Cue the virtual violins. Sadfishing’s a new term for a not-so-new trend on social media — and there’s a good chance your teens are doing it. Here’s what you need to know:
Sadfishing is a play off of the term catfishing — which is all about luring people with fake images or profiles — usually to get information or money (or both). This version is similar, but with a more psychological focus: Posts may look like a video of a teen crying along with a cryptic caption, or a slideshow of a family tragedy. What isn’t clear is whether they are true cries for help, or exaggerated stories for attention.
Essentially, sadfishing is when people “fish” for sympathy, attention, or followers by posting sad stories, according to experts at mental health treatment facility Newport Academy. Sadfishing posts often end with a compelling cliffhanger — that makes you want to follow the post, and the person behind it.

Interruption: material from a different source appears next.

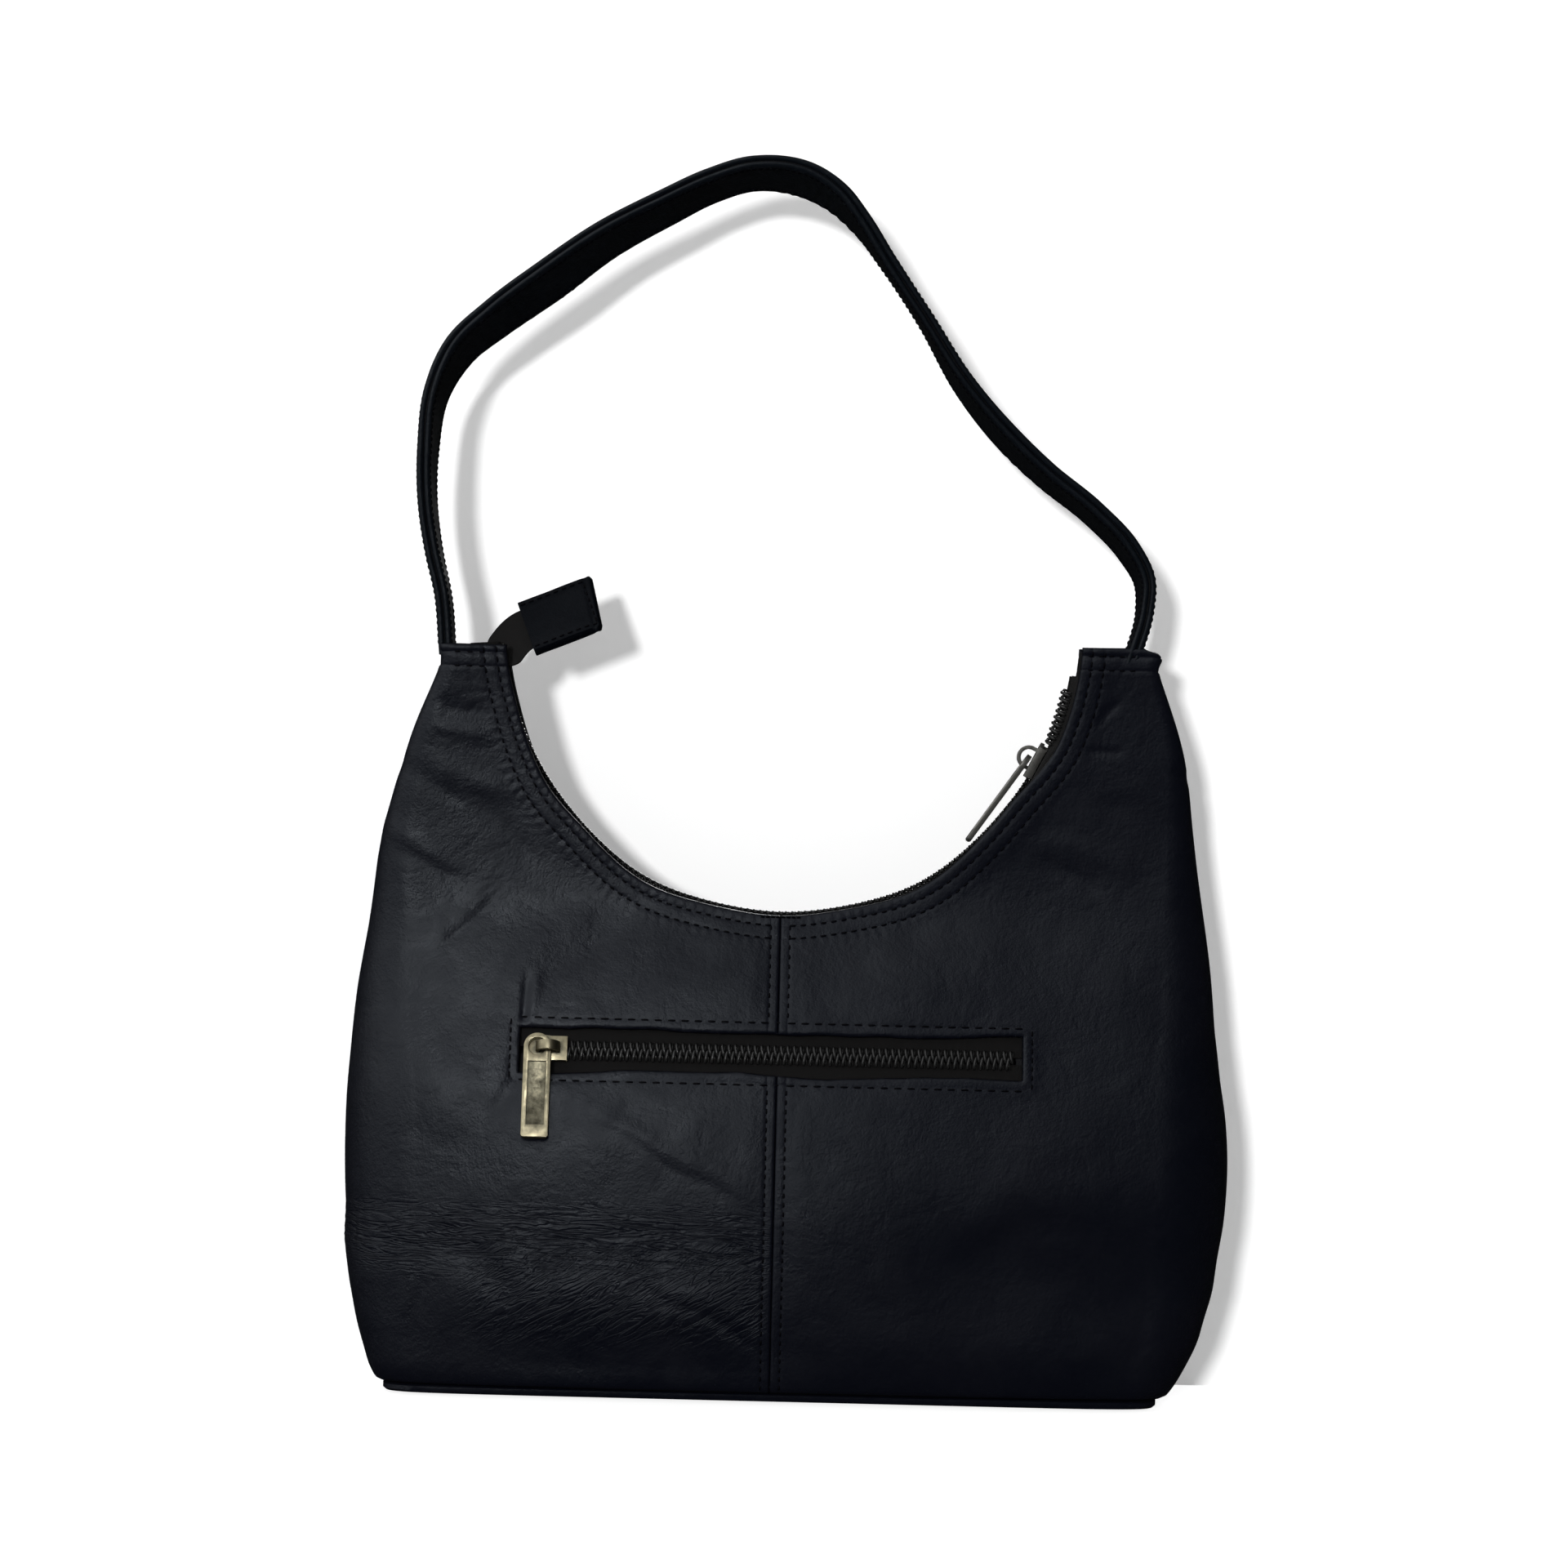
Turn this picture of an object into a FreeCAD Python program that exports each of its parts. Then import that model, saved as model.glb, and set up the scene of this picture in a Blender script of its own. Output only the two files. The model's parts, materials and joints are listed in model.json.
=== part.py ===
import FreeCAD, Part
import Sketcher
import math
import os

# A hobo bag: soft leather body with a curved zipped mouth, a zipped front pocket
# and one shoulder strap.  Millimetres and degrees.
# X runs to the bag's right-hand ear, Y from the front to the back, Z up.
# The origin is the middle of the base, on the surface the bag stands on.

Vector = FreeCAD.Vector
X_AXIS = Vector(1, 0, 0)
Y_AXIS = Vector(0, 1, 0)
Z_AXIS = Vector(0, 0, 1)

os.makedirs("parts", exist_ok=True)
document = FreeCAD.newDocument("hobo_bag")

# ---------------------------------------------------------------- driving sizes

DRIVING_SIZES = [
    ("ear_top", 239.0, "height of the ear tops above the base"),
    ("base_thickness", 2.6, "base leather with its turned edge"),
    ("leather_thickness", 1.3, "outer leather"),
    ("lining_thickness", 0.7, "lining cloth"),
    ("lining_inset", 7.6, "outer leather face to the lining"),
    ("lining_top", 204.0, "top of the lining in the two arms"),
    ("mouth_radius", 90.0, "radius of the mouth's leather edge"),
    ("mouth_centre_height", 243.0, "height of the mouth arc's centre"),
    ("facing_width", 14.0, "facing strip inside the mouth"),
    ("facing_thickness", 1.0, "facing strip"),
    ("zip_pitch", 2.05, "distance from one coil loop to the next"),
    ("chain_width", 6.0, "both coils, closed"),
    ("coil_height", 1.3, "coil above its tape"),
    ("tooth_depth", 1.7, "how far one coil's loops reach"),
    ("tooth_clearance", 0.12, "between meshing loops"),
    ("tape_thickness", 0.6, "zip tape"),
    ("tape_seam_gap", 3.2, "between the two tapes under the coil"),
    ("tape_drop", 0.9, "chain centre to the back of the tape"),
    ("chain_below_mouth", 1.0, "mouth's leather edge down to the main chain's centre line"),
    ("main_tape_half_width", 6.6, "flat part of the main tape"),
    ("main_tape_leg_out", 8.1, "half width at the end of the turned-down part"),
    ("main_tape_leg_length", 10.0, "mouth's leather edge down to the tape's lower edge"),
    ("main_zip_left_drop", 0.8, "left ear top down to the end of the chain"),
    ("main_zip_right_drop", 11.8, "right ear top down to the end of the tape"),
    ("main_open_length", 27.16, "open chain from the slider's middle to the right end"),
    ("main_open_spread", 3.0, "coils held apart beyond the slider"),
    ("window_centre_x", -2.0, "pocket window"),
    ("window_height", 108.5, "height of the window's middle"),
    ("window_length", 157.0, "pocket window, end to end"),
    ("window_width", 13.0, "pocket window, top to bottom"),
    ("window_corner", 2.5, "corner radius of the window"),
    ("pocket_tape_width", 12.0, "each pocket tape"),
    ("pocket_tape_margin", 2.0, "tape past each end of the window"),
    ("pocket_tape_gap", 0.5, "panel to the pocket tape behind it"),
    ("pocket_coil_end_gap", 0.5, "pocket coil's end to the window's right end"),
    ("pocket_slider_inset", 8.8, "window's left end to the middle of the closed slider"),
    ("pocket_sheet_thickness", 0.5, "pocket cloth"),
    ("pocket_sheet_inset", 5.4, "outer leather face to the nearer pocket sheet"),
    ("pocket_sheet_gap", 0.4, "between the pocket sheets"),
    ("pocket_bottom", 20.0, "height of the pocket's bottom edge"),
    ("pocket_bag_width", 166.0, "pocket cloth"),
    ("pocket_front_drop", 8.0, "window middle down to the front sheet's top"),
    ("pocket_back_rise", 13.0, "window middle up to the back sheet's top"),
    ("slider_length", 12.0, "zip slider"),
    ("slider_width", 8.6, "zip slider at its shoulders"),
    ("slider_plate", 1.2, "each plate of the slider"),
    ("slider_gap", 2.6, "between the slider's plates"),
    ("slider_rail", 0.6, "thickness of the slider's side rails"),
    ("slider_clearance", 0.3, "chain to the slider's rails"),
    ("wedge_half_width", 1.2, "slider's dividing wedge"),
    ("crown_inside", 2.6, "inner radius of the crown loop"),
    ("crown_bar", 1.2, "thickness of the crown loop"),
    ("crown_width", 3.0, "width of the crown loop"),
    ("crown_lift", 1.3, "crown centre above the top plate"),
    ("pull_length", 34.0, "pull tab"),
    ("pull_width", 8.6, "pull tab"),
    ("pull_thickness", 1.6, "pull tab"),
    ("pull_eye", 5.6, "diameter of the pull tab's eye"),
    ("pull_rim", 1.5, "raised border of the pull tab"),
    ("pull_recess", 0.3, "depth of the tab's sunk middle"),
    ("pull_tip_chamfer", 0.5, "worn edge at the tab's tip"),
    ("pull_rest_gap", 0.3, "tab to the chain that it lies on"),
    ("strap_width", 22.0, "shoulder strap"),
    ("strap_strip", 1.45, "each leather strip of the strap"),
    ("strap_core", 1.34, "core between the strips"),
    ("strap_layer_gap", 0.08, "glue line between strip and core"),
    ("strap_core_inset", 1.2, "core edge inside the strip's edge"),
    ("strap_foot_x", 108.7, "strap's middle where it enters the ear"),
    ("strap_hinge_rise", 11.5, "ear top to the line the strap folds about"),
    ("strap_foot_gap", 0.4, "moving strap to the sewn tail"),
    ("strap_tail_length", 25.0, "strap sewn inside the ear"),
    ("strap_tail_width", 21.0, "sewn tail, pressed by the ear"),
    ("zip_tail_rise", 1.3, "start of the zip's tail above the ear"),
    ("tail_tape_width", 16.0, "trimmed tapes of the zip's tail"),
    ("tail_tab_length", 24.0, "folded leather tab"),
    ("tail_tab_width", 22.0, "folded leather tab"),
    ("tail_tab_thickness", 3.8, "folded leather tab"),
    ("tail_tab_slope", 22.4, "how steeply the tab points up"),
    ("tail_tab_twist", 54.0, "how far the tab is turned about its length"),
    ("tail_tab_rise", 4.8, "tab's near end above the ear top"),
    ("tail_tab_reach", 8.0, "ear corner to the tab's near end"),
    ("tail_tab_pocket", 15.0, "tape inside the tab"),
    ("tail_coil_gap", 0.05, "tail's coil to its tape"),
    ("tail_upright", 3.6, "how far the tail runs straight at each end of its bend"),
]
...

TikTok’s full of sadfishing posts, and those videos show up more and more on Instagram now too. Most of it’s coming from teens or young adults sharing sad or traumatic stories, which tug at your heartstrings and make for more “viral” posts.
That brings up a few big issues: First, people may exaggerate these stories to make them more effective at getting sympathy, attention, and sometimes even a massive following or money. Many fans criticized celebrity Kendall Jenner after she shared a story about her time dealing with acne. That story ended up being a paid advertisement.
Sadfishing can also make it harder for people going through genuine mental health concerns to reach out for help online, according to a survey by Digital Awareness UK. Teens truly crying out for help online have actually been bullied after sharing their stories.
So what can you do about it? If you notice your teen watching or sharing these “sadfishing” type on social media, suggest they talk to someone — not their entire following about — it all IRL. That could be a therapist (online apps like Better Help are especially popular with teens,) a family member, trusted friend, or even their very uncool parents.